Provide again, from the entries below, every line from the one containing "cad_parts[node].hide_render = cad_parts[node].hide_viewport" through the one containing "TRIANGLES = 196000", exactly as written, and no other line.

>> START

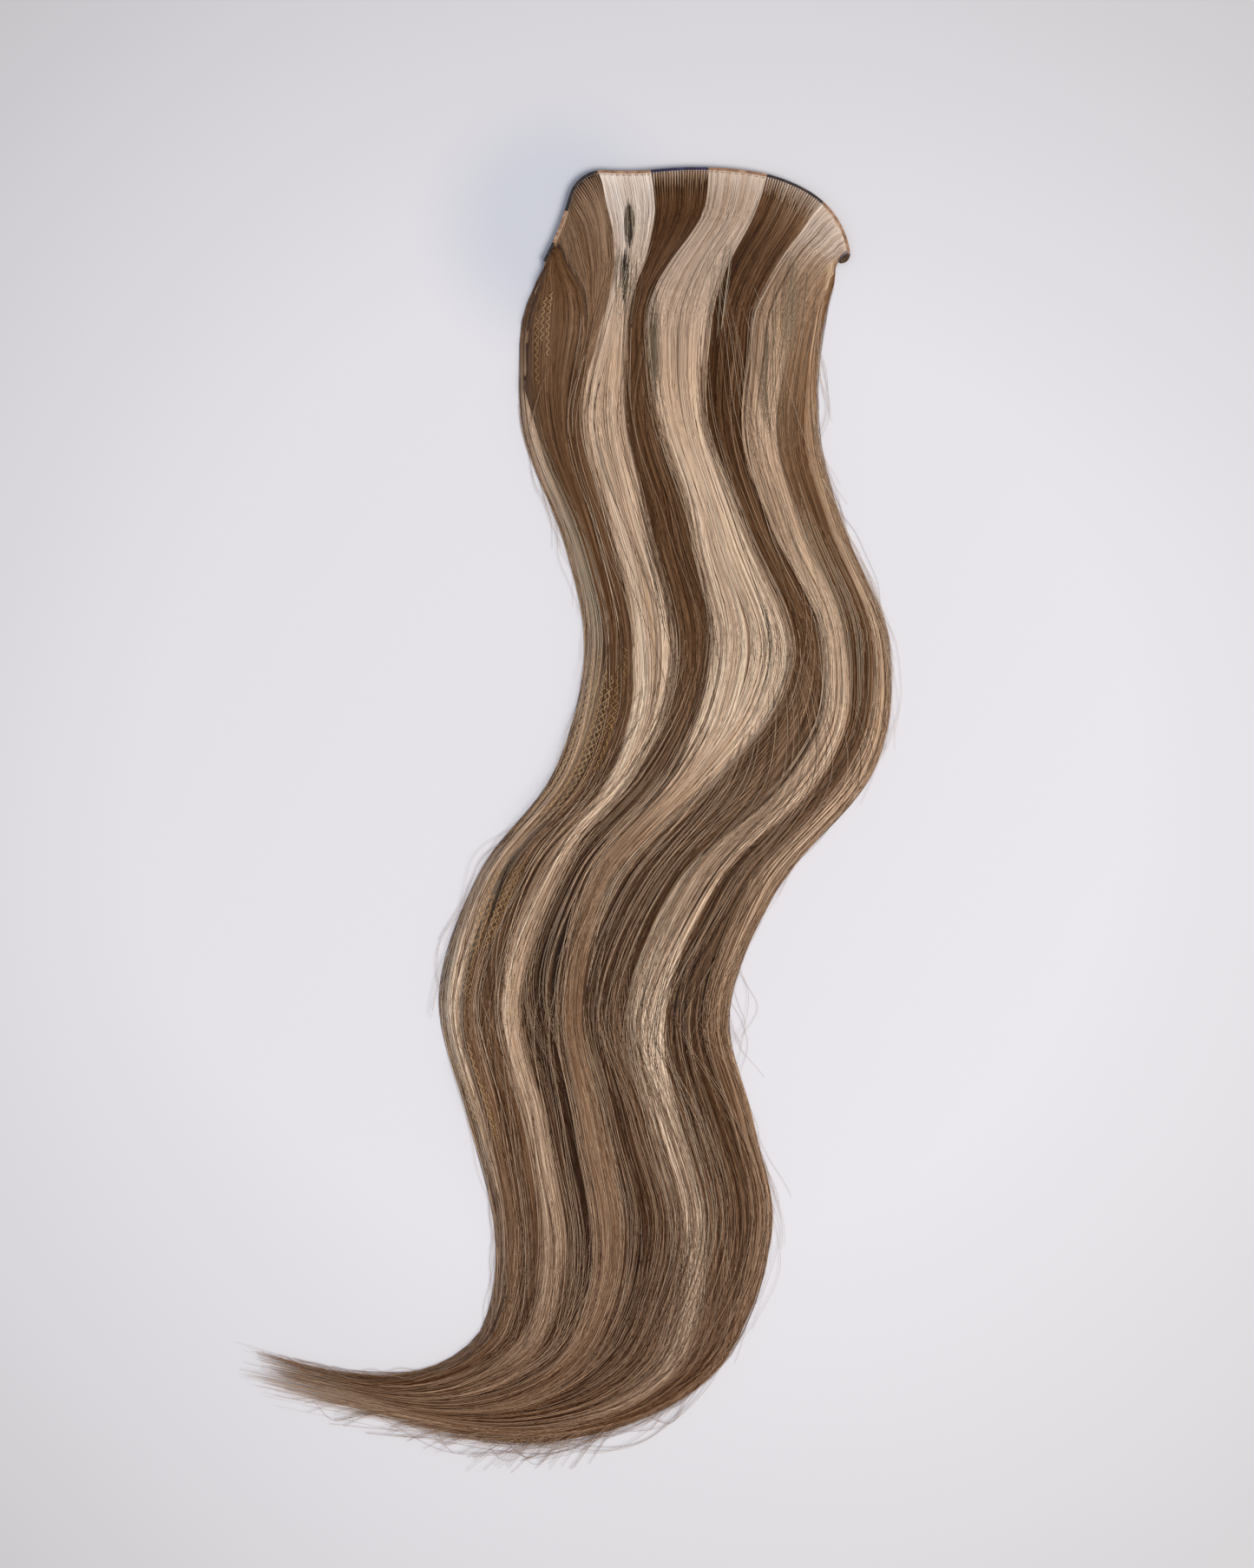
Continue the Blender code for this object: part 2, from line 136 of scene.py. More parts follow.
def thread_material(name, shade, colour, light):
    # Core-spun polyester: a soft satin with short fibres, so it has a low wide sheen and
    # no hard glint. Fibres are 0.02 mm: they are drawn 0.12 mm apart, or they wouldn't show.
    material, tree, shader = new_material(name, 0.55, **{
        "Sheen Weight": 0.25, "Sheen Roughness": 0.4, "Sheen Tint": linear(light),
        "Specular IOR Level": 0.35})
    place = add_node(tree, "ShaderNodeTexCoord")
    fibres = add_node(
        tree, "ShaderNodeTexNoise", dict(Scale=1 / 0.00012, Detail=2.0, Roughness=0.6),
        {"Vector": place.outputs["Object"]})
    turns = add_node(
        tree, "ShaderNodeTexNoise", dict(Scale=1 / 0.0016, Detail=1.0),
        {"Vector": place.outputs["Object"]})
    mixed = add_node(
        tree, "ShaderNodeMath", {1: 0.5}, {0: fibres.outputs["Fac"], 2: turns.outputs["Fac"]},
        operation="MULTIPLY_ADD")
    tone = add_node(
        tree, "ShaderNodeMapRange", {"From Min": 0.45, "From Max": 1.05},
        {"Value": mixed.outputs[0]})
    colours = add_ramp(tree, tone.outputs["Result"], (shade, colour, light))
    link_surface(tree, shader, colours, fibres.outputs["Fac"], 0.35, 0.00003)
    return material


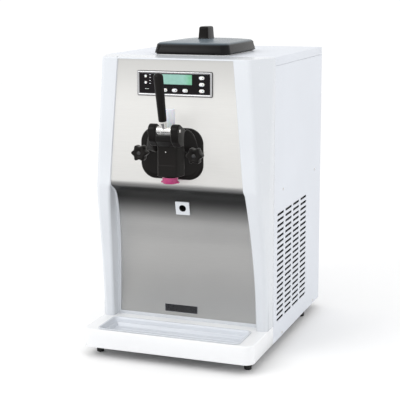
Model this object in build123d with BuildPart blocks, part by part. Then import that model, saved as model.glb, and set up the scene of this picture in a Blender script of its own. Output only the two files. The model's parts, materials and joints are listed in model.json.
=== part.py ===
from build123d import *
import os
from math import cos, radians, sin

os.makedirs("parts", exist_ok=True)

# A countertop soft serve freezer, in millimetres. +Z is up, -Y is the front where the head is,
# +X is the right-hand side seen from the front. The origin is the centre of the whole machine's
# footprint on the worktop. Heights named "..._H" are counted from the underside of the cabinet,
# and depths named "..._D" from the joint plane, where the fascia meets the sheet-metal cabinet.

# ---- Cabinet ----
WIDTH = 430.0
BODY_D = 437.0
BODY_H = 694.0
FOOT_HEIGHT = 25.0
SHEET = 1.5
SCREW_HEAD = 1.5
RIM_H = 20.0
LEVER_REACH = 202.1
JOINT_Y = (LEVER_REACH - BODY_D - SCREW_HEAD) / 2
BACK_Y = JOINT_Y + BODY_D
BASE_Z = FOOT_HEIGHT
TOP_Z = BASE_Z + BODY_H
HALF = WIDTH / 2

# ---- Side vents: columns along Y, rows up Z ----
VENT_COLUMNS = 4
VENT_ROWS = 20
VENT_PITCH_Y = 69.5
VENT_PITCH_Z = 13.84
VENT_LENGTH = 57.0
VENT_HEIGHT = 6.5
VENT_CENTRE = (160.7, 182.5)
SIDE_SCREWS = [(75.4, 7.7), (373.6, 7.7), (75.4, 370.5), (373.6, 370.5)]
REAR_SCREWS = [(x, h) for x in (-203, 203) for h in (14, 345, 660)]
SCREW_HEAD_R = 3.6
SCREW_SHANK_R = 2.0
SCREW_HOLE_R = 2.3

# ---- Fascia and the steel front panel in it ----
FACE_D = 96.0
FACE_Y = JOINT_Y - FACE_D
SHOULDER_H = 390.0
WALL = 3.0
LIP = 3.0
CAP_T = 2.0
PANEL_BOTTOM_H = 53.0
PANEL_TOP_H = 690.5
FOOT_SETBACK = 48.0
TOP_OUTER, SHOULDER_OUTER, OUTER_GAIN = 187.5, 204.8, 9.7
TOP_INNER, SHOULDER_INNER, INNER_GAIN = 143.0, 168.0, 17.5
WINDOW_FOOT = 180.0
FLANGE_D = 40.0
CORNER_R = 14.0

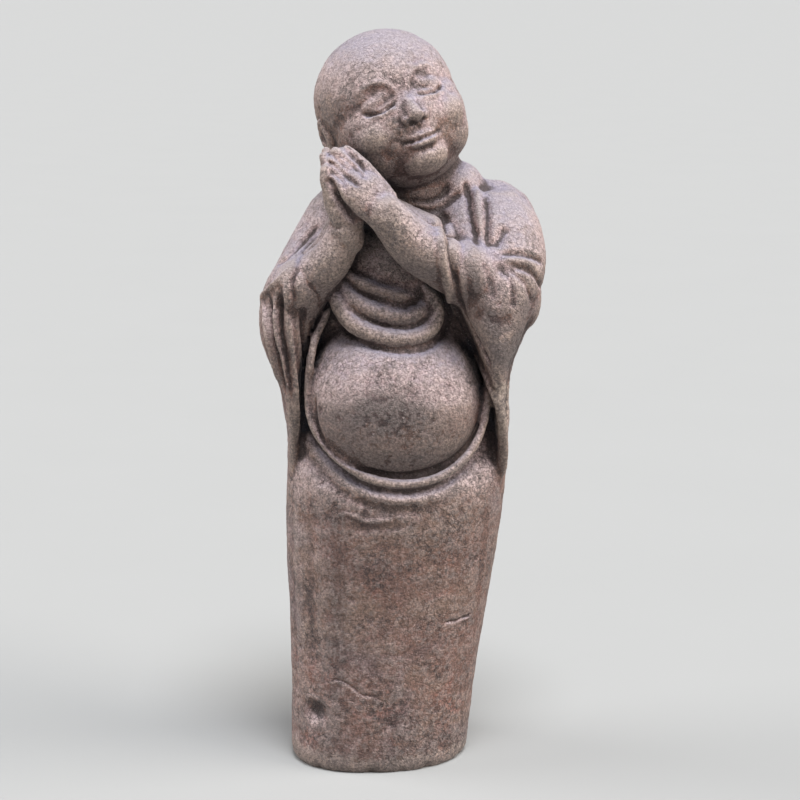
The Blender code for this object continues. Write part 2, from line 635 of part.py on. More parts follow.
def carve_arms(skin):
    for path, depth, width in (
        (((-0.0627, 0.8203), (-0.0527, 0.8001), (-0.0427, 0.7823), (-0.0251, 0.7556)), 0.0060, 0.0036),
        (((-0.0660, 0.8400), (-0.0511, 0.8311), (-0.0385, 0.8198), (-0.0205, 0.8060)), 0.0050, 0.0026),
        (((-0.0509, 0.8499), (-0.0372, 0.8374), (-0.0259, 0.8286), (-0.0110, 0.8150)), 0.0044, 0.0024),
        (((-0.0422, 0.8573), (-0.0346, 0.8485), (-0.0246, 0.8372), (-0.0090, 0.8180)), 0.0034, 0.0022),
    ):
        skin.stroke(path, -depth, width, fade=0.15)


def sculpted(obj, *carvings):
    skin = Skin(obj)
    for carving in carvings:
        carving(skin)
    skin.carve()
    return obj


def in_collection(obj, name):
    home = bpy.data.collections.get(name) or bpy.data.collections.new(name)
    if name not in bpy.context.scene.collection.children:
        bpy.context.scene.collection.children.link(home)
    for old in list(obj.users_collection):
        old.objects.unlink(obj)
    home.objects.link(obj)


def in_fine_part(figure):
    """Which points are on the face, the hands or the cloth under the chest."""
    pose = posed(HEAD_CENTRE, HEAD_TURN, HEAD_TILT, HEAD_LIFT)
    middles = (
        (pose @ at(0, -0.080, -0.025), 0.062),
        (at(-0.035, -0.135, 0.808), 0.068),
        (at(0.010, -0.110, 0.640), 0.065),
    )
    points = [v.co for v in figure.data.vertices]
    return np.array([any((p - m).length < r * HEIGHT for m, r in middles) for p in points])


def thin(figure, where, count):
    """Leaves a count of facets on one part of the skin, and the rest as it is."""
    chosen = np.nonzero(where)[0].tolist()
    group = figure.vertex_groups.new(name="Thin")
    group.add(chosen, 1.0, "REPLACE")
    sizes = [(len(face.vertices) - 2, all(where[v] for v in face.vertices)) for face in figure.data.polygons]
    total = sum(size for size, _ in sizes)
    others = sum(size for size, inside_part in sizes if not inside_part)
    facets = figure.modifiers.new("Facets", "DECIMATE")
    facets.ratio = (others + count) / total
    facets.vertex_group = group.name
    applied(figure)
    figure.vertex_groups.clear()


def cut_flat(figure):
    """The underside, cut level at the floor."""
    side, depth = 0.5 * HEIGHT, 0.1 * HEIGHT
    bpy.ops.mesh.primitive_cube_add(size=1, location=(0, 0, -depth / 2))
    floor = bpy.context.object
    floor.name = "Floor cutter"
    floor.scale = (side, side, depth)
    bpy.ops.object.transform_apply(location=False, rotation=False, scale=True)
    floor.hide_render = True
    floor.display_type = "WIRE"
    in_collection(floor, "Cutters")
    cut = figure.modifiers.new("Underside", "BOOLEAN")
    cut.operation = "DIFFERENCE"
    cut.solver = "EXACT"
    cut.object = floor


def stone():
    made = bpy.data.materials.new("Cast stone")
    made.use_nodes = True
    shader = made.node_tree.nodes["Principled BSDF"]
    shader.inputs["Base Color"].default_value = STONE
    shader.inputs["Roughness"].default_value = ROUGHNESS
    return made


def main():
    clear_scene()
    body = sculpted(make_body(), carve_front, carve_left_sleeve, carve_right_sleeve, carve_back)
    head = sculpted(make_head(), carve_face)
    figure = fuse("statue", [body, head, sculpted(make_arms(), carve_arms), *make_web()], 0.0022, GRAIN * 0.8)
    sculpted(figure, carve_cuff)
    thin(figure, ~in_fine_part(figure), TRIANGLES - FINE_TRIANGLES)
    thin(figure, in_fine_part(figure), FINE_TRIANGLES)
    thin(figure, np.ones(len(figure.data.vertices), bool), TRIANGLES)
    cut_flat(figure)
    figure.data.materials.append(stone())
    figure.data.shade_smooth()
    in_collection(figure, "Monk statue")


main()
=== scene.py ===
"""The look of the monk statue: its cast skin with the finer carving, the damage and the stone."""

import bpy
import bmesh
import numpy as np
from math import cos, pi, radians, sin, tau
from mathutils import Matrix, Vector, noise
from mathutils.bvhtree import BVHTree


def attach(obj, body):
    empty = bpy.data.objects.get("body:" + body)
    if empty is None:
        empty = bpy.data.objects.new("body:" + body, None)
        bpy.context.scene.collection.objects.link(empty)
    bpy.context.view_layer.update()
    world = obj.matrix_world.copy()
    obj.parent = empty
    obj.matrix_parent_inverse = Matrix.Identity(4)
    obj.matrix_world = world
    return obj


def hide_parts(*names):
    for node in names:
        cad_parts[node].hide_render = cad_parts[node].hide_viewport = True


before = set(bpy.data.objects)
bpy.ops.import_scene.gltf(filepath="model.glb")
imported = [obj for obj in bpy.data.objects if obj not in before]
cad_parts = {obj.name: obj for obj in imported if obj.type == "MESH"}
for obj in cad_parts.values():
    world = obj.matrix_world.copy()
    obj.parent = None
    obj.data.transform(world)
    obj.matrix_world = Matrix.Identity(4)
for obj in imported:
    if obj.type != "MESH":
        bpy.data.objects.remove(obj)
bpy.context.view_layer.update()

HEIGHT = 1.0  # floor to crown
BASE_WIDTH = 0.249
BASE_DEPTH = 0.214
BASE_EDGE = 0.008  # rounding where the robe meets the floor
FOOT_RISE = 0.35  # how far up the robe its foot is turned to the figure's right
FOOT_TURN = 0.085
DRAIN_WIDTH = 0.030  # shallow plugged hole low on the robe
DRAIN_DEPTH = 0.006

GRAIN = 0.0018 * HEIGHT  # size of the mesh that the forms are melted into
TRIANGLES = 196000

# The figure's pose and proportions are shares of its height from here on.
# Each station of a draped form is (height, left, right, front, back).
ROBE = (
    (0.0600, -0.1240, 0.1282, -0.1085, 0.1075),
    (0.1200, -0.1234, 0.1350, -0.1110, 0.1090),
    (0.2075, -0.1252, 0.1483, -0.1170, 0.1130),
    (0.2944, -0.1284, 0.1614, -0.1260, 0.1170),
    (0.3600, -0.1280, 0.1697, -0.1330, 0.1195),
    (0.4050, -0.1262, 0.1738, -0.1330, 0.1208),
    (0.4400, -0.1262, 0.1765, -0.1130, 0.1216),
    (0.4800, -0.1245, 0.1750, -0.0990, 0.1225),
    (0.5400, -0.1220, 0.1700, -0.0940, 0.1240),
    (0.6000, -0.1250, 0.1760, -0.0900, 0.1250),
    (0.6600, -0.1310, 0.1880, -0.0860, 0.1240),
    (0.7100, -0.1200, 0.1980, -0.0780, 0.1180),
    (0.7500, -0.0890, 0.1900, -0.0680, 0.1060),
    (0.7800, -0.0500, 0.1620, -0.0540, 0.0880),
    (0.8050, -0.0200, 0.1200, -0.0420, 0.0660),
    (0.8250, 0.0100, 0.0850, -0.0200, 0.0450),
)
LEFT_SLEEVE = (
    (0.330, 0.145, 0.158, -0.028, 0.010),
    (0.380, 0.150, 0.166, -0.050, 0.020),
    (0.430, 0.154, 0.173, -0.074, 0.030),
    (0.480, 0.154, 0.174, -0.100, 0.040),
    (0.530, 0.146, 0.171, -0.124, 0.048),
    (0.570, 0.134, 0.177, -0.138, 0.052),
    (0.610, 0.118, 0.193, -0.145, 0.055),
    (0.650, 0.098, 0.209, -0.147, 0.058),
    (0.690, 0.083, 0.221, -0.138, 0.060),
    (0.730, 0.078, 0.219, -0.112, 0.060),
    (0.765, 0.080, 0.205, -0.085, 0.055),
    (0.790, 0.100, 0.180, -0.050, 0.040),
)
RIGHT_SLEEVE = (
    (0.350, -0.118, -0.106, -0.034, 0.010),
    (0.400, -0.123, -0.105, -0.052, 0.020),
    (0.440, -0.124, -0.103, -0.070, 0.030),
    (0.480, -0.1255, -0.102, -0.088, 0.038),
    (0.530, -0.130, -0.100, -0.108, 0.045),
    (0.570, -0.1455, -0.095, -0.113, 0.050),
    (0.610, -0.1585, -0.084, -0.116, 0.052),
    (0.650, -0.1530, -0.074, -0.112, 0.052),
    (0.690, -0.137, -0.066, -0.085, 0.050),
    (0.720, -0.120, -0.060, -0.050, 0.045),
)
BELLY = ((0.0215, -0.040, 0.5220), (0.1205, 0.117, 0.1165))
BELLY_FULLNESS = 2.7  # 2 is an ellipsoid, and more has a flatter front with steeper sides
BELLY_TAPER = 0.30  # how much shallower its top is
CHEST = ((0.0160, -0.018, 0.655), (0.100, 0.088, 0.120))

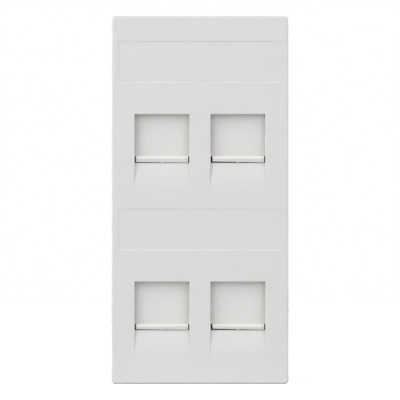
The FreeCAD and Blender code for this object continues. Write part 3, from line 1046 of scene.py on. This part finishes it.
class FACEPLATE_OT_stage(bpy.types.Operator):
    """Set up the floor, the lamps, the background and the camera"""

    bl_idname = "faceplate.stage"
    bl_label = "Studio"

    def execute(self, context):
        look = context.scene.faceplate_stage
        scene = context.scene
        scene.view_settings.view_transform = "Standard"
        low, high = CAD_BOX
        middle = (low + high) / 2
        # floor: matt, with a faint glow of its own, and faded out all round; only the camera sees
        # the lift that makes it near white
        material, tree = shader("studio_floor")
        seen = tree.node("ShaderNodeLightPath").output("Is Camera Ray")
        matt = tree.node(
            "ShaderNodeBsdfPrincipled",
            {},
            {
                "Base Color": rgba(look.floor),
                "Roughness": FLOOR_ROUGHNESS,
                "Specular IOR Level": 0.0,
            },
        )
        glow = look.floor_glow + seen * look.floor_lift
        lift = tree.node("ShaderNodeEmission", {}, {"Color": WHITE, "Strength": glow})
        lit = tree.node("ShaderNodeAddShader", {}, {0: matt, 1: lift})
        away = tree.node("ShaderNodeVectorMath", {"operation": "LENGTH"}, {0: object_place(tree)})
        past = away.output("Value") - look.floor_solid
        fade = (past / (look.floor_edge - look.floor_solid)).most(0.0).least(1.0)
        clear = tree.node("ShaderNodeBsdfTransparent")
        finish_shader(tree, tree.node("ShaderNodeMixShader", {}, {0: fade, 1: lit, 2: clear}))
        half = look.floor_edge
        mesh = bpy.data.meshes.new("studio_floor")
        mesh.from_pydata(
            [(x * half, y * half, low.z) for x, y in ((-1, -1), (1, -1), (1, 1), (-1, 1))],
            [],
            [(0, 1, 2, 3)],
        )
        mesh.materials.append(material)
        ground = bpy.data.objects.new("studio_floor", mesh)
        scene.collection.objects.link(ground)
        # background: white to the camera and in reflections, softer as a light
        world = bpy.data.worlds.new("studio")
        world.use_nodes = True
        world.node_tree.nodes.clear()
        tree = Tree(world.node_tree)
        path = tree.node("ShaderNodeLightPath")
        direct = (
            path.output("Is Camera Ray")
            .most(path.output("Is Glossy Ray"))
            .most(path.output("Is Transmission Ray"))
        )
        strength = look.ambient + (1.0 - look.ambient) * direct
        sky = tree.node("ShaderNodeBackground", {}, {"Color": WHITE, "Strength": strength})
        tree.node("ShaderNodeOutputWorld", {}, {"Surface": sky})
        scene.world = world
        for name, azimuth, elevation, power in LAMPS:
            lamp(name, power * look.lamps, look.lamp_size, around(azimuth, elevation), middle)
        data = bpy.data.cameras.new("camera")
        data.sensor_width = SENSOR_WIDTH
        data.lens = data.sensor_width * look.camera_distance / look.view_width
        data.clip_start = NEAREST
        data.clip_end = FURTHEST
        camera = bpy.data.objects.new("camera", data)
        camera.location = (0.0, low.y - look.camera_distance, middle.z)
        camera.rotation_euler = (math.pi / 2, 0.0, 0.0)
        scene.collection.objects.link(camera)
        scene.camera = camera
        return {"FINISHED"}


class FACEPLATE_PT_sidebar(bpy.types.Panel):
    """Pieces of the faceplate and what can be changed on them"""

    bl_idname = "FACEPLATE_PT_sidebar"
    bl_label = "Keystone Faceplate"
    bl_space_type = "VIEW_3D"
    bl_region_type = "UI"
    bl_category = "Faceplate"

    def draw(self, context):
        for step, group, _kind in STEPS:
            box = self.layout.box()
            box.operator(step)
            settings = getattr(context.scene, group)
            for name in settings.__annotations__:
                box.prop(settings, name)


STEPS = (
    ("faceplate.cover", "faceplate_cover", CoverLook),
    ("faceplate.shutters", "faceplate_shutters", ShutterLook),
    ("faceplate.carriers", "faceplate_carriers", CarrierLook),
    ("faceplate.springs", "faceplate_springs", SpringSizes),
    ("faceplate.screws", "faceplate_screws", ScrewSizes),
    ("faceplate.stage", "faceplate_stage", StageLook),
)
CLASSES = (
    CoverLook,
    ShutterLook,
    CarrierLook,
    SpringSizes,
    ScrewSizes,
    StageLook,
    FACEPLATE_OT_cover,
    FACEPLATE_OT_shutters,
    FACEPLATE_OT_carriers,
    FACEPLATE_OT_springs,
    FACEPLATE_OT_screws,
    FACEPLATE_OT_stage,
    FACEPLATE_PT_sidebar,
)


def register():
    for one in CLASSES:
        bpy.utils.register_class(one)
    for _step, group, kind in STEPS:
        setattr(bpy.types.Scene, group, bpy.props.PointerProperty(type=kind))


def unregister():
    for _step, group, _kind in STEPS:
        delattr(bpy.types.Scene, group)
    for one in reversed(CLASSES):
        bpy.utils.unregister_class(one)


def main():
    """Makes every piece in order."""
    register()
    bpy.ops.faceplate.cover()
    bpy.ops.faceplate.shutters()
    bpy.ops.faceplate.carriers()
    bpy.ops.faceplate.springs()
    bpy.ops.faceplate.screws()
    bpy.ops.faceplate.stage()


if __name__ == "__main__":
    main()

>> END

| FINAL ANSWER |
        cad_parts[node].hide_render = cad_parts[node].hide_viewport = True


before = set(bpy.data.objects)
bpy.ops.import_scene.gltf(filepath="model.glb")
imported = [obj for obj in bpy.data.objects if obj not in before]
cad_parts = {obj.name: obj for obj in imported if obj.type == "MESH"}
for obj in cad_parts.values():
    world = obj.matrix_world.copy()
    obj.parent = None
    obj.data.transform(world)
    obj.matrix_world = Matrix.Identity(4)
for obj in imported:
    if obj.type != "MESH":
        bpy.data.objects.remove(obj)
bpy.context.view_layer.update()

HEIGHT = 1.0  # floor to crown
BASE_WIDTH = 0.249
BASE_DEPTH = 0.214
BASE_EDGE = 0.008  # rounding where the robe meets the floor
FOOT_RISE = 0.35  # how far up the robe its foot is turned to the figure's right
FOOT_TURN = 0.085
DRAIN_WIDTH = 0.030  # shallow plugged hole low on the robe
DRAIN_DEPTH = 0.006

GRAIN = 0.0018 * HEIGHT  # size of the mesh that the forms are melted into
TRIANGLES = 196000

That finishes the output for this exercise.